* GIVEN EXERCISE:
The required output is every line from the beginning of the entries below through the line that includes "voltage dc contactor.", copied exactly.

* Records with modeling code:

+++

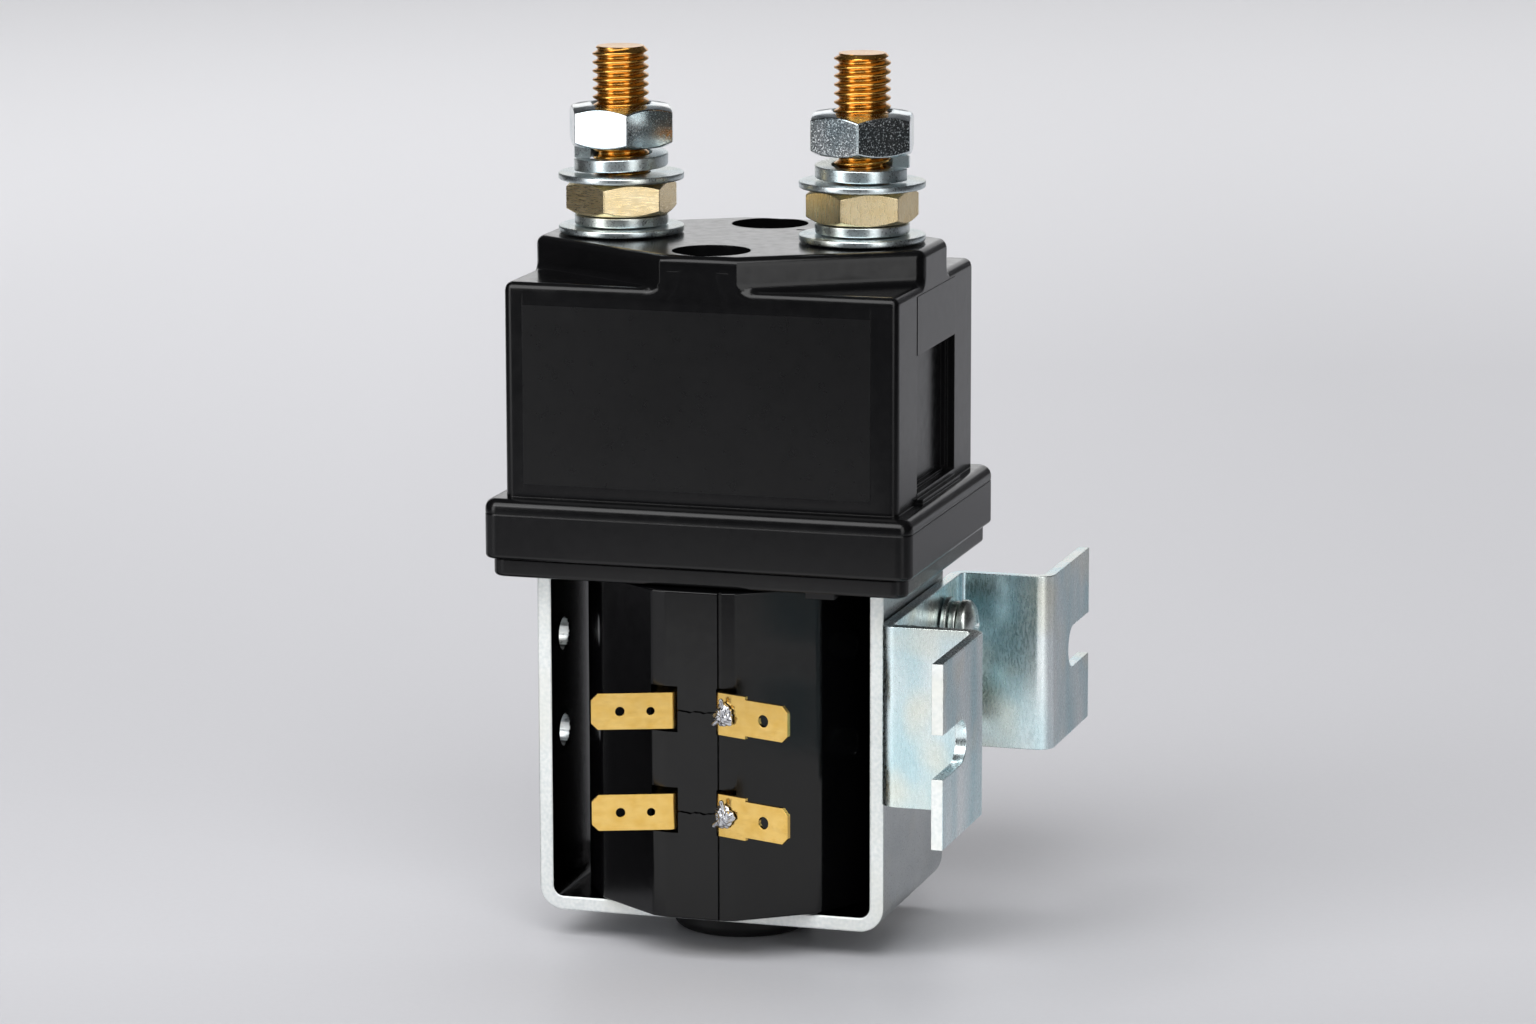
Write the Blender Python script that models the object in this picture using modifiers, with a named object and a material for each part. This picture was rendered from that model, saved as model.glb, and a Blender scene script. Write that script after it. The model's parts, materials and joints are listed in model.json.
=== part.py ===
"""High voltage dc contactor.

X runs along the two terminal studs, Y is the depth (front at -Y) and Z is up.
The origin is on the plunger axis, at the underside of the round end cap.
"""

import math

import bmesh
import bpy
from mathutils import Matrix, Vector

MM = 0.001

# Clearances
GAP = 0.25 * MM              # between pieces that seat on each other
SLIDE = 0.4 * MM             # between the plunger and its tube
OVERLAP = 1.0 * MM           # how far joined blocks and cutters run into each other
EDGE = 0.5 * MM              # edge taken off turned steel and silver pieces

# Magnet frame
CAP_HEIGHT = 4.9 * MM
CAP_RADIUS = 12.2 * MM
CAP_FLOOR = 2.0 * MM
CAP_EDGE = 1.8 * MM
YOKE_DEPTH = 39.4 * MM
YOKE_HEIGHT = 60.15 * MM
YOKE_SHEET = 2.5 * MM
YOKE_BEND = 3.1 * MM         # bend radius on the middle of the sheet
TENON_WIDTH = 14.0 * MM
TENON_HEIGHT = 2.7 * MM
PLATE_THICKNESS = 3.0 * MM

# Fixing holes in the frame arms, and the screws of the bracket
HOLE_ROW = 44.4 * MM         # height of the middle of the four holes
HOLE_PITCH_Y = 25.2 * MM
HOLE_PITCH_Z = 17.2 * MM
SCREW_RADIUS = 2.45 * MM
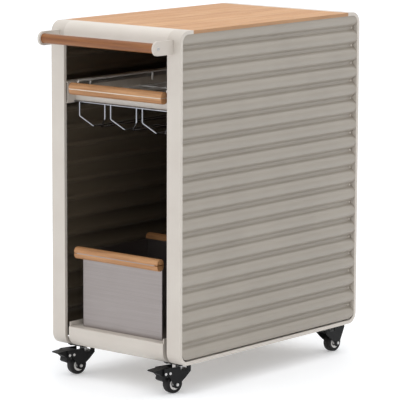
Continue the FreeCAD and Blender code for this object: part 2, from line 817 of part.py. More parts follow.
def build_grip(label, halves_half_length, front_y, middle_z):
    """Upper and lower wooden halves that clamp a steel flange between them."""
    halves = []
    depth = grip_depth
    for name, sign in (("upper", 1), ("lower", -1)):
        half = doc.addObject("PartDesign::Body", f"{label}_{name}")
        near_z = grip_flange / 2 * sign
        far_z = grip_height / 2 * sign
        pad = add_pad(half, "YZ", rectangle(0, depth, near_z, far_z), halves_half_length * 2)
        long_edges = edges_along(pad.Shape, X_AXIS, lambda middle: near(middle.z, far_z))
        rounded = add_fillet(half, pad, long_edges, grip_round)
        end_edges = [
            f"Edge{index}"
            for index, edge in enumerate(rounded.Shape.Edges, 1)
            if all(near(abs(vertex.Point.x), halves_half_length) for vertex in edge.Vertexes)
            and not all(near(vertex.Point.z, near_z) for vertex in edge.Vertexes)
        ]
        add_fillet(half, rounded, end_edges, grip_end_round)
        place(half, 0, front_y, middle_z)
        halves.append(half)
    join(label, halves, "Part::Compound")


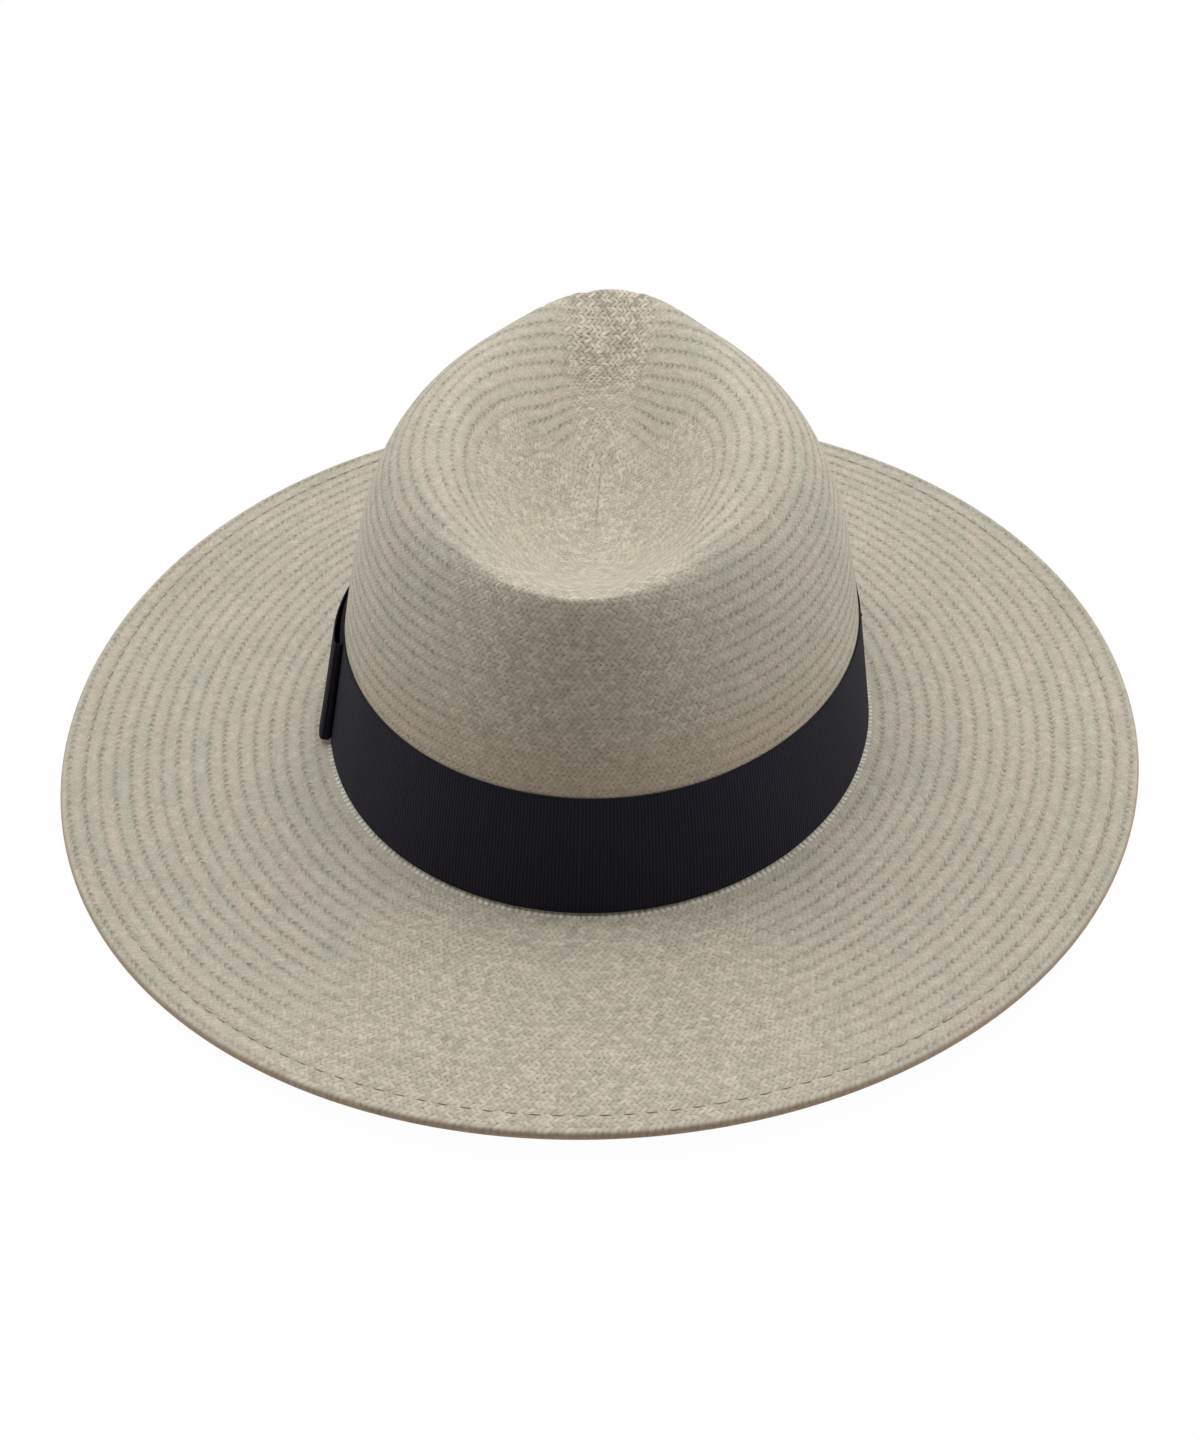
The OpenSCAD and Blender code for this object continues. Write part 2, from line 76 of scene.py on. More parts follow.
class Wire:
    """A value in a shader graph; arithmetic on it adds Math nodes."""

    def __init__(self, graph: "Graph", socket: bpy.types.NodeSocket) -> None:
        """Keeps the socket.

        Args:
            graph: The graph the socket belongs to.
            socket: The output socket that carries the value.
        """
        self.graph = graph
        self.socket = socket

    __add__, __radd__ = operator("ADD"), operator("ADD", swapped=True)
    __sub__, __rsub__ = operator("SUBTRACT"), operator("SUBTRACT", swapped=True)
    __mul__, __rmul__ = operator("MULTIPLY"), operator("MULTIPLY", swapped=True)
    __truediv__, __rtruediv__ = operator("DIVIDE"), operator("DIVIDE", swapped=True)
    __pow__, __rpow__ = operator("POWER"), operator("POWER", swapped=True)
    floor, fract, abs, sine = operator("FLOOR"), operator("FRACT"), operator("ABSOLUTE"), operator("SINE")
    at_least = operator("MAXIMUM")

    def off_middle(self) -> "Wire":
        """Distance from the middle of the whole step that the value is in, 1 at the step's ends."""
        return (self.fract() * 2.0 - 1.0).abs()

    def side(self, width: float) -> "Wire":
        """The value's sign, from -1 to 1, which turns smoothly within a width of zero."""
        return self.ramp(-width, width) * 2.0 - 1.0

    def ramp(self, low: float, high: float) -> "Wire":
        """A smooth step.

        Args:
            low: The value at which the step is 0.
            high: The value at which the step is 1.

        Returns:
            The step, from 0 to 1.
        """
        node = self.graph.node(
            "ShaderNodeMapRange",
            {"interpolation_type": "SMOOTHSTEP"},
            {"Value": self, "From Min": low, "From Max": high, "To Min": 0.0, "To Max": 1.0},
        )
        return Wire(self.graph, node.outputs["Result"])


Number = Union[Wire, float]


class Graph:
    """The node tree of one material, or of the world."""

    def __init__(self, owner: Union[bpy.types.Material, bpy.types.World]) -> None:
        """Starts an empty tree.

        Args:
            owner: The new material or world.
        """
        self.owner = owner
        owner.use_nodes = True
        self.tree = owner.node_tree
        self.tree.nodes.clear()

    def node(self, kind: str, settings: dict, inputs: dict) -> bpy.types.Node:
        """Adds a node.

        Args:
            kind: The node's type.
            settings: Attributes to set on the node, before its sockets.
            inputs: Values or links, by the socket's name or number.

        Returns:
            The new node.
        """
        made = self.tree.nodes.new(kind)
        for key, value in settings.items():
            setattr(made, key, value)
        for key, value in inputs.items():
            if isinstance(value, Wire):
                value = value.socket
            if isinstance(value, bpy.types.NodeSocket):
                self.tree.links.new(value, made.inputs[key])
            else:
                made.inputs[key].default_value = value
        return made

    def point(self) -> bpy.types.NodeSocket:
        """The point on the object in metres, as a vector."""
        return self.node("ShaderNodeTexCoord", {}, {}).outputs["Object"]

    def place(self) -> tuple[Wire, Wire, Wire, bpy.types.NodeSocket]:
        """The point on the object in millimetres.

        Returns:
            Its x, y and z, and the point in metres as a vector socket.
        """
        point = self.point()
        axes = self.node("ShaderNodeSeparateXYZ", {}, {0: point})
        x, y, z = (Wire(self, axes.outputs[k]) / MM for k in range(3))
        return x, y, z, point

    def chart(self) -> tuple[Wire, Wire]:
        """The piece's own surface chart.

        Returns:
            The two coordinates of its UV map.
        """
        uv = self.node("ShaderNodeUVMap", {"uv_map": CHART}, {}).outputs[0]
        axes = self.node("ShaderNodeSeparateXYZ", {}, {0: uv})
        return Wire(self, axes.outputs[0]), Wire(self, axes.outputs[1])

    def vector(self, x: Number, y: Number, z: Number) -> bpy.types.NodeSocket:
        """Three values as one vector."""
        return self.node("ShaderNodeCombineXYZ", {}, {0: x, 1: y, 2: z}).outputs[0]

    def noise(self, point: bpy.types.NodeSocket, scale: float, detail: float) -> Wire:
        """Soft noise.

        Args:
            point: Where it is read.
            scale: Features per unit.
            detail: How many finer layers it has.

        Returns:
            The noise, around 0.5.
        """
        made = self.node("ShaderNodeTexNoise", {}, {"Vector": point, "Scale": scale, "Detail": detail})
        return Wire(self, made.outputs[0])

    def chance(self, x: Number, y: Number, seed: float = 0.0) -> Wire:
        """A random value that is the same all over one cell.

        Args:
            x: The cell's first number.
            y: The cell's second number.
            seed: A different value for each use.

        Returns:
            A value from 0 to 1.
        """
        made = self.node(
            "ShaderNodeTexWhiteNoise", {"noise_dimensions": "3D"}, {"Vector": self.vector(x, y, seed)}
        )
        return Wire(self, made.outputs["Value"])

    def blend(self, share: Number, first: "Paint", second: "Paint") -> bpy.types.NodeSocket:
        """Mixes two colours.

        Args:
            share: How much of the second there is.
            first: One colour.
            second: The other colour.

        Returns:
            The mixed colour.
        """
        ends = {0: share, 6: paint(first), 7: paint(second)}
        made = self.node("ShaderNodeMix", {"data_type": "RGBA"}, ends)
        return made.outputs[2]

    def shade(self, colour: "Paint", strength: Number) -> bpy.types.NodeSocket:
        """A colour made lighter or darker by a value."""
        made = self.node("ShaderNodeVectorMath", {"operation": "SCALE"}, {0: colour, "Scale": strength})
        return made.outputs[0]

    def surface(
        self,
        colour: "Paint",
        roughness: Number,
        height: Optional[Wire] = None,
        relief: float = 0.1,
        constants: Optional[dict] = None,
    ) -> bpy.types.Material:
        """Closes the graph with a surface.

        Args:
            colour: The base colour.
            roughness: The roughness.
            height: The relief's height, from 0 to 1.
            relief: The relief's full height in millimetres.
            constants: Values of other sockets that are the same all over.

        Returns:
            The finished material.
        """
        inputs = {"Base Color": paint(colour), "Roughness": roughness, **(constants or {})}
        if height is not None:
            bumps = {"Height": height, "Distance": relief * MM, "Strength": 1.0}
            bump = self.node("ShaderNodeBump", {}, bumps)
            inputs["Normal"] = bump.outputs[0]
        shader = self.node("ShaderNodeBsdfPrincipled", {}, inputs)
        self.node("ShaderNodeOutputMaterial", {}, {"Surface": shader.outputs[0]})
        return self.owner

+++

* EXERCISE ANSWER:
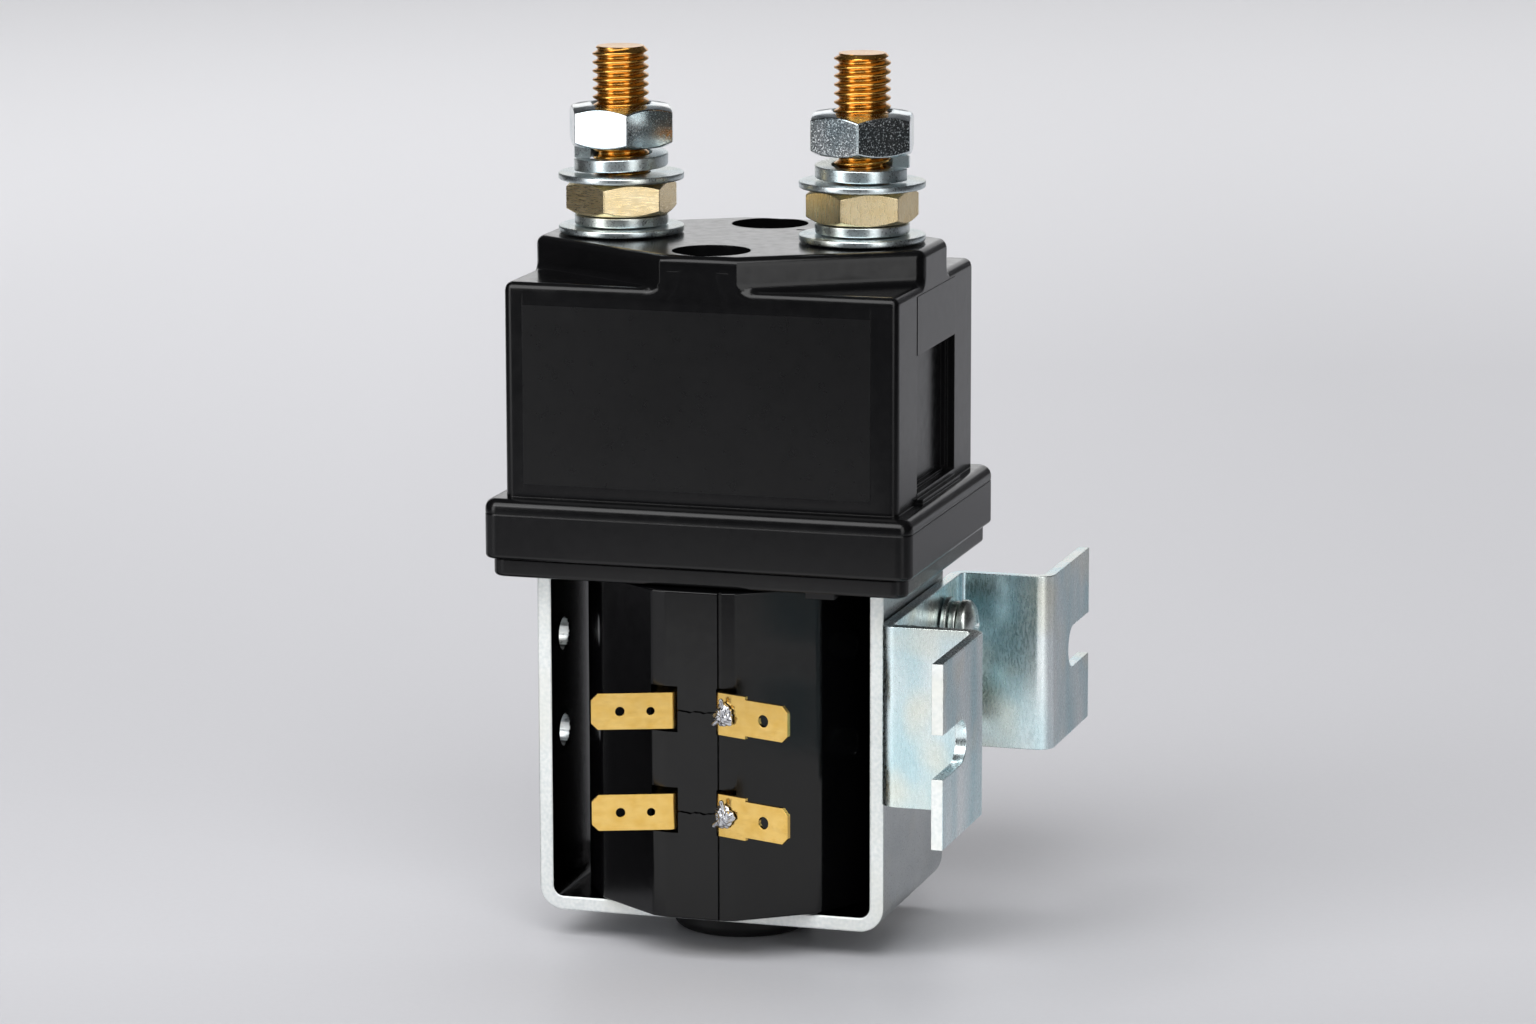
Write the Blender Python script that models the object in this picture using modifiers, with a named object and a material for each part. This picture was rendered from that model, saved as model.glb, and a Blender scene script. Write that script after it. The model's parts, materials and joints are listed in model.json.
=== part.py ===
"""High voltage dc contactor.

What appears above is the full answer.